After the completion of your last University Seminar, you will compile a final writing portfolio and submit it to the SAGES office (103 Crawford Hall). If you will complete your final University Seminar in Fall 2007, please submit your portfolio to the SAGES office by the end of January 2008. If you will complete your final University Seminar in Spring 2008, please submit your portfolio to the SAGES office by the end of May 2008.
You are encouraged to select your best work from each of your SAGES seminars and to revise that work to accommodate an audience that will be unfamiliar with the seminar contexts for which you wrote the original papers. Certainly you will want to correct grammatical and/or structural issues identified by your instructors. You are welcome to consult your co-instructor, faculty seminar leaders, the Writing Resource Center, or the SAGES Peer Writing Crew in developing your writing portfolio. (To make an appointment with the SAGES Peer Writing Crew or the Writing Resource Center, please visit http://tutortrac.case.edu.)
PORTFOLIO REQUIREMENTS
The writing portfolio should contain the following material in order:
1.) A 1-2 page reflective essay (see guidelines below)

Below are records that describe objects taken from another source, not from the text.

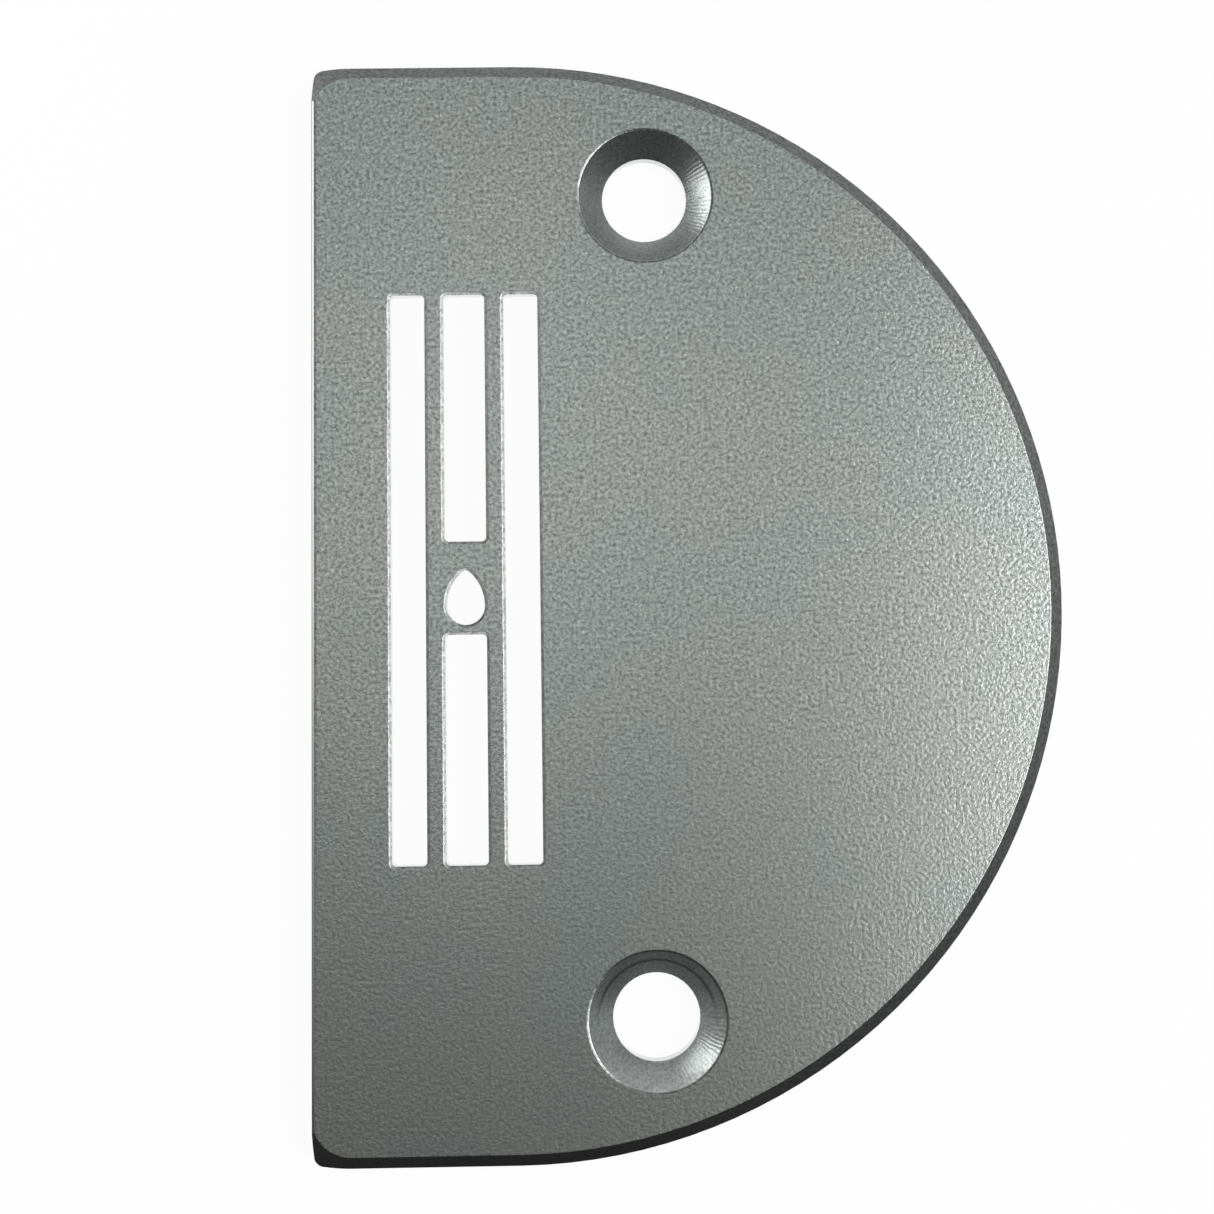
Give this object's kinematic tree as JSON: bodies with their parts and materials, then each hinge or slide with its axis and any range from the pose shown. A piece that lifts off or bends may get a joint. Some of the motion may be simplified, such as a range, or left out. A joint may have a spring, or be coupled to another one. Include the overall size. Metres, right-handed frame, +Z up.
{
  "type": "sewing machine needle plate",
  "caption": "D-shaped steel needle plate with countersunk screw holes, feed dog slots and an egg-shaped needle hole in the bridge between them.",
  "frame": {"origin": "centre of the plate's bounding box in plan, on the underside", "axes": "+Z up out of the sewing face, +Y along the straight edge to the rear of the bed, where the needle hole's narrow end points, +X from the straight edge to the arc"},
  "size_m": [0.0434, 0.0636, 0.0025],
  "materials": {
    "plated_steel": "satin, blasted to a fine even grain and plated, with bright turned cones in the screw holes"
  },
  "bodies": {
    "root": {"needle_plate": "plated_steel"}
  },
  "joints": []
}
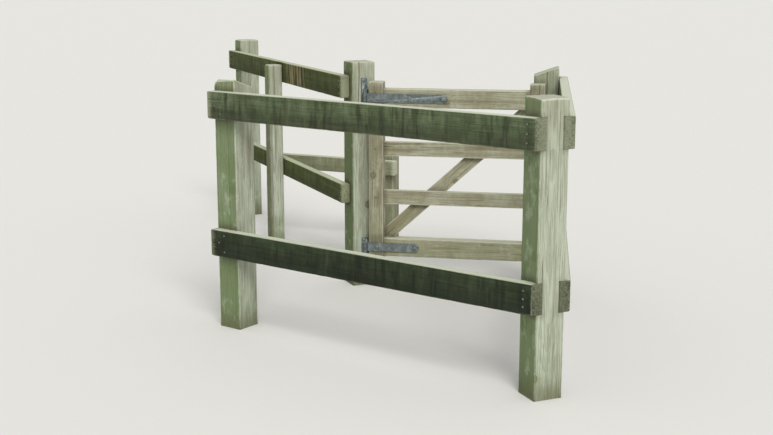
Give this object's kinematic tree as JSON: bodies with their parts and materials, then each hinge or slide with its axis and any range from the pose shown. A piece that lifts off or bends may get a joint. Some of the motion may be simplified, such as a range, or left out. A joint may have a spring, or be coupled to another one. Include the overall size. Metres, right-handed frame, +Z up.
{
  "type": "timber kissing gate",
  "caption": "Timber kissing gate: a braced leaf on hook-and-band hinges swings between the arms of a V of posts and rails, beside a bay of post-and-rail fence.",
  "frame": {"origin": "centre of the hanging post's foot, at ground level", "axes": "+X along the fence line from the hanging post to the point of the V, -Y the track side, +Y the field side, +Z up"},
  "size_m": [4.015, 1.8782, 1.175],
  "materials": {
    "weathered_post_timber": "sawn softwood weathered pale grey-green, with algae on its shaded faces",
    "weathered_rail_timber": "sawn softwood weathered dark grey-green, with pale worn top edges",
    "weathered_leaf_timber": "planed softwood weathered grey-tan",
    "galvanised_steel": "dull hot-dip galvanised forged steel"
  },
  "bodies": {
    "posts_and_rails": {"hanging_post": "weathered_post_timber", "track_clapping_post": "weathered_post_timber", "field_clapping_post": "weathered_post_timber", "apex_post": "weathered_post_timber", "fence_end_post": "weathered_post_timber", "fence_prick_post": "weathered_post_timber", "guard_post": "weathered_post_timber", "fence_top_rail": "weathered_rail_timber", "fence_lower_rail": "weathered_rail_timber", "guard_rail": "weathered_rail_timber", "track_arm_top_rail": "weathered_rail_timber", "track_arm_lower_rail": "weathered_rail_timber", "field_arm_top_rail": "weathered_rail_timber", "field_arm_lower_rail": "weathered_rail_timber", "upper_gate_hook": "galvanised_steel", "lower_gate_hook": "galvanised_steel"},
    "leaf": {"leaf_heel_stile": "weathered_leaf_timber", "leaf_head_stile": "weathered_leaf_timber", "leaf_top_rail": "weathered_leaf_timber", "leaf_middle_rail_1": "weathered_leaf_timber", "leaf_middle_rail_2": "weathered_leaf_timber", "leaf_bottom_rail": "weathered_leaf_timber", "leaf_brace": "weathered_leaf_timber", "upper_band_hinge": "galvanised_steel", "lower_band_hinge": "galvanised_steel"}
  },
  "joints": [
    {"name": "leaf_swing", "type": "hinge", "parent": "posts_and_rails", "child": "leaf", "pos_m": [0.0925, 0, 0], "axis": [0, 0, -1], "range_deg": [0, 113.03]}
  ]
}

2.) One essay from your First Seminar
3.) One essay from a University Seminar
4.) A research essay from the other University Seminar (10-12 pages in length) that integrates primary and secondary source material and that includes a bibliography
If you did not have the opportunity to write a 10-12-page research paper in either of your University Seminars (a fact you would document by submitting copies of the syllabi from those seminars), then you may use a research paper from another course taken at Case (minimum length of 10 pages) or, in consultation with the SAGES Director (peter.whiting@case.edu), you may design an alternate submission from other available papers.
REFLECTIVE ESSAY
The reflective essay introduces your work to the Writing Portfolio Committee. It is a new piece of writing, though you may wish to consult your First Seminar reflection paper (if you completed one) as you compose this essay. The portfolio reflective essay should both comment on the pieces you have selected for your portfolio and assess your strengths and weaknesses as a writer. The essay should include quotations from your own work and may include feedback from your seminar leaders and co-instructors. While you may choose the narrative mode for this essay, be sure to offer concrete examples and explanations of your strengths and weaknesses. In other words, simply stating that you are now "a better writer" than you were when you matriculated is not enough. Instead, demonstrate your strengths by offering examples from your work that showcase your ability to write thoughtful, analytical essays that fulfill the SAGES writing criteria.
In your reflective essay, consider answering some of the following questions: What do you think you achieved in the essays you selected? What did you learn in the process of writing and revising them? How do the essays collected in the portfolio demonstrate your writing strengths? What areas of your writing will you continue working to improve? What themes or questions emerge from your writing experience in SAGES?
PORTFOLIO ASSESSMENT
Your portfolio will be evaluated for completeness and your pieces of writing will be assessed using the following attributes of good writing:
- Papers adhere to a single, specific controlling idea or argument
Papers offer scholarly arguments (not opinions)
- Papers make appropriate use of evidence and supporting details
- Papers demonstrate a logical progression of ideas
- Papers do not have unnecessary repetition or padding
- Papers have consistent and appropriate tone/style
- References are adequate and properly cited
- Papers are reasonably free from mechanical errors
- Papers demonstrate control over sentence boundaries
- Papers demonstrate appropriate vocabulary and word choice
NOTIFICATION
After review of your writing portfolio, you will be notified whether you have submitted a satisfactory portfolio and therefore fulfilled the University's Composition Requirement. The vast majority of portfolios are deemed satisfactory. If your portfolio is judged unsatisfactory, you will be advised how you might improve the portfolio for its next submission.